The Rajapaksa clan get a fresh opportunity to re-engage India after their 2015 defeat, which they attributed to India’s unseen hand. Although old hurts will remain, there are some new convergences. First, even the Rajapaksas have campaigned to right the wrong done with the ceding of control over Hambantota port and zone to China. Thus, old pals need to recalibrate China’s terms of engagement. It is possible that in closed rooms fresh terms of a private nature are settled, but still the posture of hyper-nationalism would ill fit public kowtowing on an issue of national prestige and honour. Second, the Modi and Rajapaksa governments would agree fully on the danger to both nations from radical Islam. Unfortunately, they may also share the overly security-dependent approach to countering terror. Thus, unlike in past decades, when the two nations differed on their approach to the Tamil question, Sri Lanka’s new problem has no such dissonance.

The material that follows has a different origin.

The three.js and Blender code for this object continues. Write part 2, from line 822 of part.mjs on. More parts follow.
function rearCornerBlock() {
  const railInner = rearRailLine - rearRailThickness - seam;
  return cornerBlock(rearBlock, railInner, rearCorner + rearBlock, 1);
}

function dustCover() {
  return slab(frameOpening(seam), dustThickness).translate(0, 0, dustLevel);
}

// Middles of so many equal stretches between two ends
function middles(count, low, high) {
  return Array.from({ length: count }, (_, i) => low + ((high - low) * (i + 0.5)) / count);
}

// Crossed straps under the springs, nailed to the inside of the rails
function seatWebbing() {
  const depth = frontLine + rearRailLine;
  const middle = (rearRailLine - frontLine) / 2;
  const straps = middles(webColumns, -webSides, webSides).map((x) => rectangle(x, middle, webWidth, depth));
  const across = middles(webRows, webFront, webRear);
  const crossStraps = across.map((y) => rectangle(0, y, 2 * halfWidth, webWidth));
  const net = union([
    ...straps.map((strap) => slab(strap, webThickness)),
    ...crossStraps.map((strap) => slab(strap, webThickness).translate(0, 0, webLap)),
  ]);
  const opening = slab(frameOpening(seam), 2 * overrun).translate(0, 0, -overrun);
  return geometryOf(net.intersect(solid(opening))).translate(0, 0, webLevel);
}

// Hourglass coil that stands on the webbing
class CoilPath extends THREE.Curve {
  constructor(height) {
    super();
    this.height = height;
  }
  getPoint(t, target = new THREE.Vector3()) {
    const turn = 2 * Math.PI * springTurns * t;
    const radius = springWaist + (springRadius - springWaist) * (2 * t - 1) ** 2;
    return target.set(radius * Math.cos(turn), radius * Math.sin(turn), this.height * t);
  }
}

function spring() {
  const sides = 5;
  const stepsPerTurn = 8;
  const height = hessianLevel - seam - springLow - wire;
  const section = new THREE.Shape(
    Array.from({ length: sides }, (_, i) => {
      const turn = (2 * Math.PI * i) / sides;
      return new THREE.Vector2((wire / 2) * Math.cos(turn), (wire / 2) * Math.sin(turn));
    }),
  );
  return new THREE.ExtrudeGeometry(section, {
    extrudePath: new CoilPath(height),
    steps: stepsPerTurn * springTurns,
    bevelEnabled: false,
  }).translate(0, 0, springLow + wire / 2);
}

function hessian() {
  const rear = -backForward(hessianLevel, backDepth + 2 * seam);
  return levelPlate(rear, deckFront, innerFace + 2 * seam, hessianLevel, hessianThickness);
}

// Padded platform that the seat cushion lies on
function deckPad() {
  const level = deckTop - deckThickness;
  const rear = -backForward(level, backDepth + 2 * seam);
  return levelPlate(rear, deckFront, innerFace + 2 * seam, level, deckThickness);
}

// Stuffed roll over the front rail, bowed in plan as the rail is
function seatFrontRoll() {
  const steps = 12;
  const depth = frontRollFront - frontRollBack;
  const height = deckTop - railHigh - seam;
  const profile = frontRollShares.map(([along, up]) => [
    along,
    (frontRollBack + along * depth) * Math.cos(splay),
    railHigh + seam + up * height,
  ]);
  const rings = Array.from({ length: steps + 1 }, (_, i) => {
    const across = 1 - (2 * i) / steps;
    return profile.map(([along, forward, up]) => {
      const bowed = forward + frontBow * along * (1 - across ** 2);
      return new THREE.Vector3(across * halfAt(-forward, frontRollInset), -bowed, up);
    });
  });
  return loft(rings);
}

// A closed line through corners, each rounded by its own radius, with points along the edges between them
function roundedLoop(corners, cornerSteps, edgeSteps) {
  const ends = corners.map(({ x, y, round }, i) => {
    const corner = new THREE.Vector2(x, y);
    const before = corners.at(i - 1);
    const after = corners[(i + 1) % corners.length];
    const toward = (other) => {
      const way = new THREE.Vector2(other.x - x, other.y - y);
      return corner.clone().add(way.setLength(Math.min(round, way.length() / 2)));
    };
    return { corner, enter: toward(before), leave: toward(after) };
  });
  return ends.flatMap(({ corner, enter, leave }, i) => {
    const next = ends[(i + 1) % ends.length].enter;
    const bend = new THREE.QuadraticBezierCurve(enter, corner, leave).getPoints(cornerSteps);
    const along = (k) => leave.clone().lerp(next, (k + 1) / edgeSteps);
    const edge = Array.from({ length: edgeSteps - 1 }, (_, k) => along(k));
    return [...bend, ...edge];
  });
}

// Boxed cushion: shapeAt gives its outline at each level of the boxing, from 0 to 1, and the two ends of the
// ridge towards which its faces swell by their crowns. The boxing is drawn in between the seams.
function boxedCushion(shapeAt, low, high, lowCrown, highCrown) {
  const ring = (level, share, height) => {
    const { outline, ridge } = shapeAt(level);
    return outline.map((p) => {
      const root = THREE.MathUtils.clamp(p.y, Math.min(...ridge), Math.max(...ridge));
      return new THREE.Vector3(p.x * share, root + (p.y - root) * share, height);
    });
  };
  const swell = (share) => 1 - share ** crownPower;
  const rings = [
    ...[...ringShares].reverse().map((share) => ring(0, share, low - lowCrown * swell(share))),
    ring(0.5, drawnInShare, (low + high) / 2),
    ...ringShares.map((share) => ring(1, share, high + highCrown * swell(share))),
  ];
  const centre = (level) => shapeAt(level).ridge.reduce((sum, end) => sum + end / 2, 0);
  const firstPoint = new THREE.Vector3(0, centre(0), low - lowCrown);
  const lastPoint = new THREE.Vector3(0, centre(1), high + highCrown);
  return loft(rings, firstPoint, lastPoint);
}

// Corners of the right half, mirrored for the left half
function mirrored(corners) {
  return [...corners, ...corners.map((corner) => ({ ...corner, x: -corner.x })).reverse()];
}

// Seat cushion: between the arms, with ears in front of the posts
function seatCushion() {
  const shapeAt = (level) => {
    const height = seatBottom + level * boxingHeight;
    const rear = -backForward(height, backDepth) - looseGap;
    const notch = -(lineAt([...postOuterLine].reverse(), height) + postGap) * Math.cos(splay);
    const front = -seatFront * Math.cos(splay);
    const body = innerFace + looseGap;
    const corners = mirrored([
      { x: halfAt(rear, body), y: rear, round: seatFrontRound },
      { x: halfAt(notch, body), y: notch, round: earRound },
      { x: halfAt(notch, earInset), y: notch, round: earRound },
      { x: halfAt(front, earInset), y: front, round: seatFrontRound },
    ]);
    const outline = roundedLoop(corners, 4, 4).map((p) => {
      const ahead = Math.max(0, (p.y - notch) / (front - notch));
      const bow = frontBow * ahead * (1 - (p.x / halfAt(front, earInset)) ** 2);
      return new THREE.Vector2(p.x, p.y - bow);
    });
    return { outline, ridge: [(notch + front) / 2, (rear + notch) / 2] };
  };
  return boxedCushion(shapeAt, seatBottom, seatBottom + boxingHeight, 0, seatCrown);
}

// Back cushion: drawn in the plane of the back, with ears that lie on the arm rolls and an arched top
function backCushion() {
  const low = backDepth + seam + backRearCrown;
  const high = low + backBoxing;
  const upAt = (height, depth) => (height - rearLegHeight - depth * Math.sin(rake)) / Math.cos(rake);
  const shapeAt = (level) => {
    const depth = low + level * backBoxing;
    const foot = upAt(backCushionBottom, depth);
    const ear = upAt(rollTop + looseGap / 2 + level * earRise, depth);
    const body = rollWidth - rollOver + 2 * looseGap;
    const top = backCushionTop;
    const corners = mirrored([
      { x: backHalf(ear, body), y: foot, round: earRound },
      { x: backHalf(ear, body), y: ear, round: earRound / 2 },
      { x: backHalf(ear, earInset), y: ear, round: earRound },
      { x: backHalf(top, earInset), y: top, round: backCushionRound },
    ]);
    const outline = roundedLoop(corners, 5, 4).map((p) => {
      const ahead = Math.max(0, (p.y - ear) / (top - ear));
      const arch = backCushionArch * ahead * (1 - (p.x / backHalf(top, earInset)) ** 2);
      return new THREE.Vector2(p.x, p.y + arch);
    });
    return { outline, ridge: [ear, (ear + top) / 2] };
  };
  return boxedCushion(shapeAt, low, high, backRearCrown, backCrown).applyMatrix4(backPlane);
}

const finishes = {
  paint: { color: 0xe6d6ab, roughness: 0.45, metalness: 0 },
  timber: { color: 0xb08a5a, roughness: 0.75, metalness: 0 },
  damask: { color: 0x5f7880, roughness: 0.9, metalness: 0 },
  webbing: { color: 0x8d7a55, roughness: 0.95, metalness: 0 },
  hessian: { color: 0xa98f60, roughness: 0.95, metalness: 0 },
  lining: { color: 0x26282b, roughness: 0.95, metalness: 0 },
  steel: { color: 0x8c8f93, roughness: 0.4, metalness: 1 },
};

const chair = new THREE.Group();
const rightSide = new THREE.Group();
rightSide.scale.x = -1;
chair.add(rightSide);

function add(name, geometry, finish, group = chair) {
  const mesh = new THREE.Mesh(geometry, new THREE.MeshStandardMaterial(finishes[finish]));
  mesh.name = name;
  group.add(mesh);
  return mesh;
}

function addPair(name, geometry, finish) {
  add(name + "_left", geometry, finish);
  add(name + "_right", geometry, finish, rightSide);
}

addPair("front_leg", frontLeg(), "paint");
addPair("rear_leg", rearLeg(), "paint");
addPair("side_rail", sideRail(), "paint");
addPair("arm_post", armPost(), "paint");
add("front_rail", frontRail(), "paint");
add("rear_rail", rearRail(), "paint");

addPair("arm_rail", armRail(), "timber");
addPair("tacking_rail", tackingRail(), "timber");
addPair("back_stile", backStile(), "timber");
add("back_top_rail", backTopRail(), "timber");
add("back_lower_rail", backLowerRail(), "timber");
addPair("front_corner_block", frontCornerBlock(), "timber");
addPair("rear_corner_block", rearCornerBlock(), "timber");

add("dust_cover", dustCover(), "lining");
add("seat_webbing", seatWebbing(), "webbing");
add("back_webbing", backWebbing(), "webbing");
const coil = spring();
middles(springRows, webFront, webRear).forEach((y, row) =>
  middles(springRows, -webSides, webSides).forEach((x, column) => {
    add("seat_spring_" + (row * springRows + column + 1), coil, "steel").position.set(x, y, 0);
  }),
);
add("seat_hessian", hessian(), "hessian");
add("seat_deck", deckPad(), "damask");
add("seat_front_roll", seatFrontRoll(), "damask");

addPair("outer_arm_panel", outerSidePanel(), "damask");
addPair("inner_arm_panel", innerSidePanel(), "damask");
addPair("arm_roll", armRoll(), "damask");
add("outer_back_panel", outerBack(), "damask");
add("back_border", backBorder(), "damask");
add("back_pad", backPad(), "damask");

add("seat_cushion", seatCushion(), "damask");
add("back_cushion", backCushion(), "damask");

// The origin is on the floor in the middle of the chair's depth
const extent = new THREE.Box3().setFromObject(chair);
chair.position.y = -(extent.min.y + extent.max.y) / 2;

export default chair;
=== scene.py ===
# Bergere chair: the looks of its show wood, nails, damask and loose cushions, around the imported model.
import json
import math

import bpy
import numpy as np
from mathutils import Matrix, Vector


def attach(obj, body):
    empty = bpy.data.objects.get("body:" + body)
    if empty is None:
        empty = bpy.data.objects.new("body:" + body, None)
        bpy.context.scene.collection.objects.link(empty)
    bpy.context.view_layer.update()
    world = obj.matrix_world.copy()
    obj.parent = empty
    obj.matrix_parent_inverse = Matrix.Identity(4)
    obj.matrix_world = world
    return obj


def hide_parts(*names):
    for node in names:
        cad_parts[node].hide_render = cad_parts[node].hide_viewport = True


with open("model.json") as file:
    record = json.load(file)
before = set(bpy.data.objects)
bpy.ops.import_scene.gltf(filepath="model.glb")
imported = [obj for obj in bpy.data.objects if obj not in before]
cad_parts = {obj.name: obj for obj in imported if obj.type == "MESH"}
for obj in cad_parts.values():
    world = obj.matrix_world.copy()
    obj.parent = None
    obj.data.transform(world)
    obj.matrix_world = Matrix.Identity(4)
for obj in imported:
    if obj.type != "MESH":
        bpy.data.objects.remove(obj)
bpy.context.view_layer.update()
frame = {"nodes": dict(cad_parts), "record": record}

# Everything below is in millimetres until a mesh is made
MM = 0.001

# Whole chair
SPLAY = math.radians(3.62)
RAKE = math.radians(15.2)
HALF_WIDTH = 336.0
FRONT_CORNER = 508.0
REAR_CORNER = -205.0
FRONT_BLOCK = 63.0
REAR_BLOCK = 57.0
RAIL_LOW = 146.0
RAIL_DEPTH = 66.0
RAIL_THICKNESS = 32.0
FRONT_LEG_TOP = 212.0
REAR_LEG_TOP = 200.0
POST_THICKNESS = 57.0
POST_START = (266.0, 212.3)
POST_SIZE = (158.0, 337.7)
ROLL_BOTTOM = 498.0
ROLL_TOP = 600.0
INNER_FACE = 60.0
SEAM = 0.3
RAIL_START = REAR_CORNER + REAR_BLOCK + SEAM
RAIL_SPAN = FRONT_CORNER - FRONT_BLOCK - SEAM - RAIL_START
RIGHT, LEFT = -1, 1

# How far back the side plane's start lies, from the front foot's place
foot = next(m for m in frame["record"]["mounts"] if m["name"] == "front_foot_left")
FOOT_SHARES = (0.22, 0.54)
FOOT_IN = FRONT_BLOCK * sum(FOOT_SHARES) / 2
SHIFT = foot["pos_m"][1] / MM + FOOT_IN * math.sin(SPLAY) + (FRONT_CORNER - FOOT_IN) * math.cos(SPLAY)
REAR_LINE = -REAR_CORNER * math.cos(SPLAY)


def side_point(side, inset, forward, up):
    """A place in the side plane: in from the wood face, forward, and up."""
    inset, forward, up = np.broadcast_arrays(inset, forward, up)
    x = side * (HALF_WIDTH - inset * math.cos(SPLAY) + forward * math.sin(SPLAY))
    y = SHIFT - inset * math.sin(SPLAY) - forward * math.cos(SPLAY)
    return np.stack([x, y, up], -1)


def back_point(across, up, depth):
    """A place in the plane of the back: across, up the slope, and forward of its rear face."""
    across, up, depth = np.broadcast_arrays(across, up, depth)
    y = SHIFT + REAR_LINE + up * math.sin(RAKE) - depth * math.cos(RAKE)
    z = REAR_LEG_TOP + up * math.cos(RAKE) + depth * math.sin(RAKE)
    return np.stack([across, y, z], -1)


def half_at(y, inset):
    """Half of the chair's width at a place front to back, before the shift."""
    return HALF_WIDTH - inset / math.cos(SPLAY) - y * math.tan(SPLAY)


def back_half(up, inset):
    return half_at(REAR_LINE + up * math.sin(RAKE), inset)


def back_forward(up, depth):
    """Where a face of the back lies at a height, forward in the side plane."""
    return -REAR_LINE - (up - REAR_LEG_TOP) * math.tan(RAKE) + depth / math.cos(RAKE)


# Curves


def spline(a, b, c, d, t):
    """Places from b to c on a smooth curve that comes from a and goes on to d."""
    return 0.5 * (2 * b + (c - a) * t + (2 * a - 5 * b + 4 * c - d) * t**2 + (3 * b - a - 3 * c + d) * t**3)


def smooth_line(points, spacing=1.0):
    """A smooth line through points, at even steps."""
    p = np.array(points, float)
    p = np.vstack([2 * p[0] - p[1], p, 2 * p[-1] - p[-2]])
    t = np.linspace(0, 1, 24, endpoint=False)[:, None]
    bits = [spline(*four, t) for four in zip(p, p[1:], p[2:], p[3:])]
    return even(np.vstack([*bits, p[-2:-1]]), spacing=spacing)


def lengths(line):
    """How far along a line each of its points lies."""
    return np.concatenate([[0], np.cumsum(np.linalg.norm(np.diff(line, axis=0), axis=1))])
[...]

The one issue that India will find difficult to brush under the carpet is the war crimes investigations, which would be shut. In fact, a main investigator has already fled to Geneva, fearing reprisals. Not only does the charge of mass murder of civilians in 2009 by the Sri Lankan defence forces hang over President Gotabaya, as he was then the defence secretary, but his appointment of similarly-pilloried Gen. Kamal Gunaratne as his defence minister has invited international condemnation. Western nations and the United States will keep up pressure on the new government on this count. It may not be an issue in Tamil Nadu yet, but the issue’s revival cannot be ruled out as state elections approach and President Gotabaya shelves any move to devolve power to the north, where Tamils are in a majority. Even in the just-concluded presidential election, Opposition candidate Sajith Premadasa obtained 80 per cent of the North’s vote, while in the predominantly Sinhalese South, his share fell to 30 per cent. The old fractures in the Sri Lankan polity have not healed as new ones involving the Muslim minority have emerged.

Crucial to the success of the new government is handling of the economy. The Free Trade Agreement with India has raised the volume of bilateral trade to over $4 billion annually, although the trade deficit is grossly in India’s favour. India’s exports are six to seven times that of Sri Lanka. The outgoing government of President Maithripala Sirisena tried to rebalance relations between India and China, to correct the Mahinda tilt. The third player in the game is the US, which has signed military cooperation agreements with Sri Lanka to enable access to their ports, etc. India will work perforce to balance the China-US race to gain ascendency in obtaining access to crucial berthing and refuelling facilities in ports like Hambantota, Trincomalee on the east coast and Colombo. Therefore, the forthcoming visit of Sri Lanka’s President is crucial to put the past to rest and forge a new partnership that respects each other’s red lines and build new bridges of trust and mutual dependence.